I have two beautiful boys, but not a fairy tale life. I say what I feel and I am real and honest. I don't hold back. Being broken is hard putting yourself back together is even harder. I'm just trying to find my way in the darkness.
Tuesday, October 3, 2017
Falling and I Can't Stop
I have found pieces of my heart again. And even thou my brain tells me that I could not indure another heart ache I think I have always loved him in some way. Other wise why would I have been so attracted to everything about him. There was always something safe and comforting about him. It was they way he spoke to me on the phone. They way he would say things. But the moment I really knew I loved him is that I was able to be with him with out substances.
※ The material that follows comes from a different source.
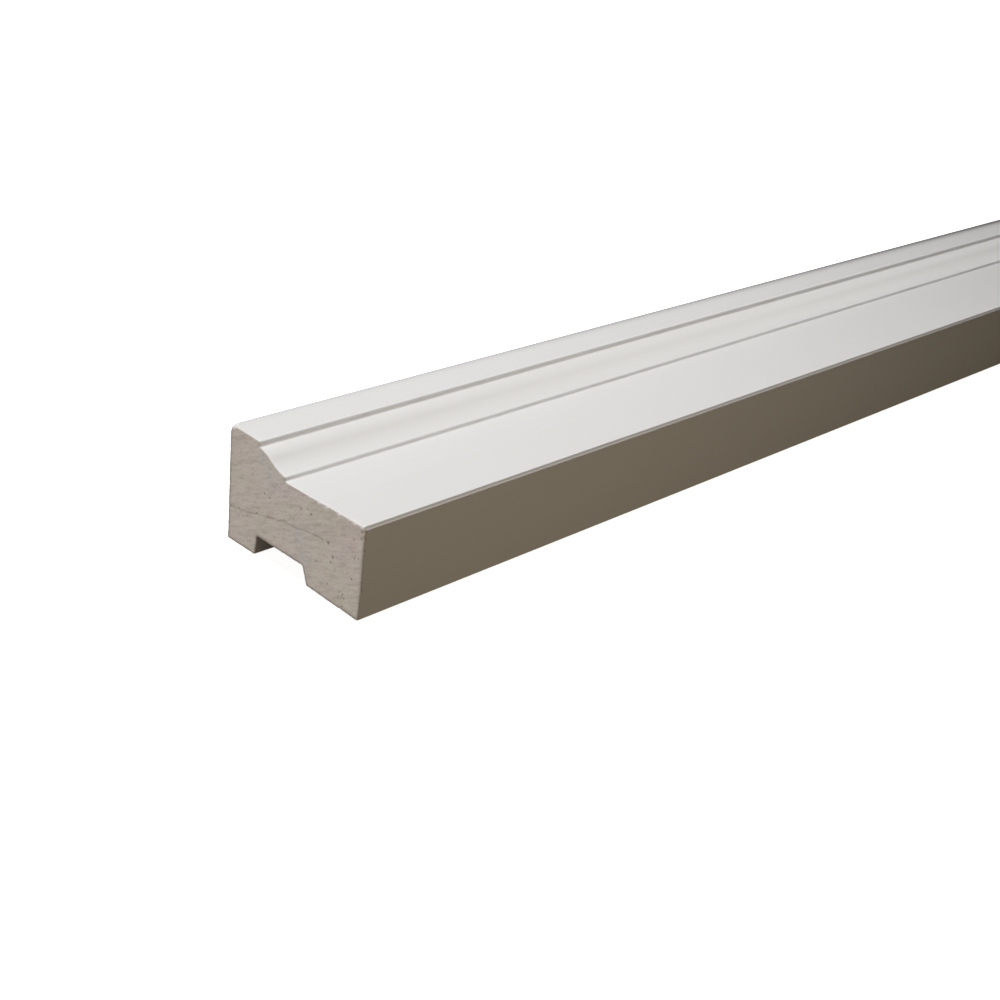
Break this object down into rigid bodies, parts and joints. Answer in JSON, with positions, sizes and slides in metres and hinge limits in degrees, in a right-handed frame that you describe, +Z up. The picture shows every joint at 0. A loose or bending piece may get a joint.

I was molested when I was 5 and date raped when I was 18. Something about someone touching me has always made me uneasy so I learned very early on to use drugs or alcohal so I didn't feel that way. It was like he was a magnet and I was the fridge we were going to attract no matter what. I didn't need those other things. More importantly I didn't want them. The first time I have ever been okay being with someone. My cousin reds tarot cards and shes very good. She used three different decks and did it three times the out come was the same. If I choose what was in my heart in love then I would prosper in success and building a life and would be happy. It was amazing she basically told me that I needed to jump because it was all going to be okay. So thats what I am going to do. Because its about time I got my happy ending to a fairytale I never thought exsisted.